The fix for all three is the same: agree the rules before you buy, in writing.
The co-ownership agreement
A co-ownership agreement (sometimes called a property-sharing or co-ownership deed) is a private contract between owners. It typically covers:
- Each owner's share and initial contributions
- How the mortgage and ongoing costs are split
- What happens if someone wants to sell their share — including first right of refusal for the other owners
- How the property will be valued at exit
- How disputes are resolved
This is separate from the title and the mortgage, and it's the single best protection co-owners can give themselves. Speak to a solicitor about drafting one for your situation.
How Propact helps
Propact is built for exactly this. It keeps the contribution ledger, splits the mortgage the way you actually pay it, and shows each owner's fair equity — not just the legal share — as the loan is paid down. When someone wants out, it estimates a fair buyout figure including the costs people forget, like transfer duty and capital gains tax.

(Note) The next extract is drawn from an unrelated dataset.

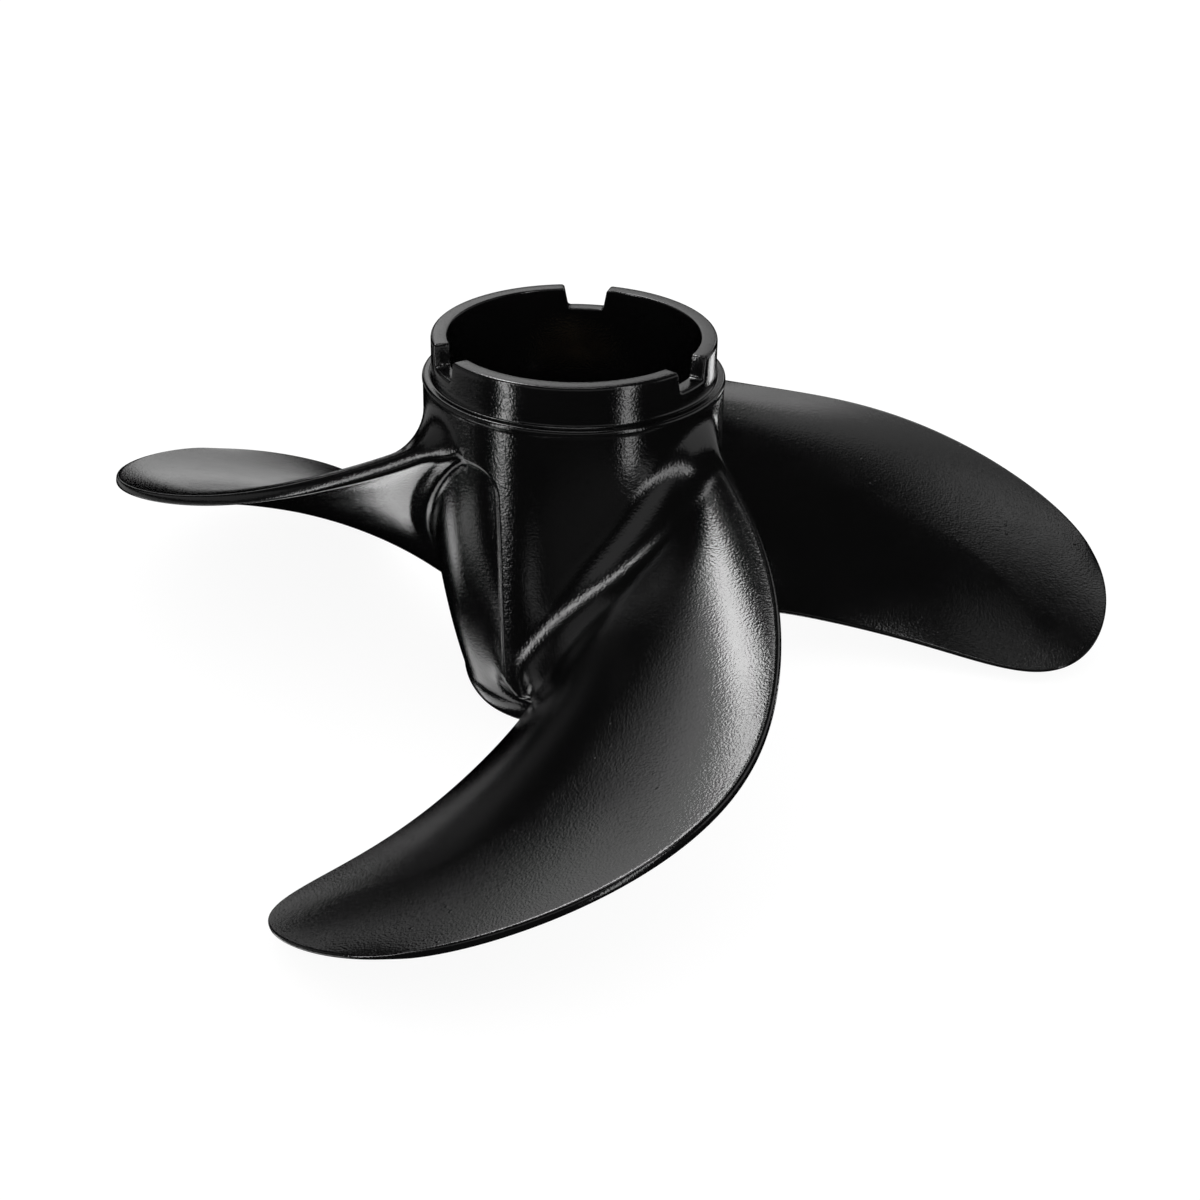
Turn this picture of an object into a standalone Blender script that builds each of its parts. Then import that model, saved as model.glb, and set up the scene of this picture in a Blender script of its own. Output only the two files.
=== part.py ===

You can try it on a sample property without signing up, or create a free account to set up your own.
Frequently asked questions
Can more than two people co-own a property? Yes. In Australia up to four owners are commonly named on a residential title, and the same principles apply — though more owners means more reason to have a clear agreement.
Does each co-owner need their own solicitor? For the co-ownership agreement, independent legal advice for each party is strongly recommended, because each person's interests can differ.
Can co-owners hold unequal shares? Yes — under tenancy in common. Shares are recorded on title (for example 60/40) and should reflect contributions.
This article is general information, not legal, financial or tax advice. Speak to a licensed professional about your specific circumstances.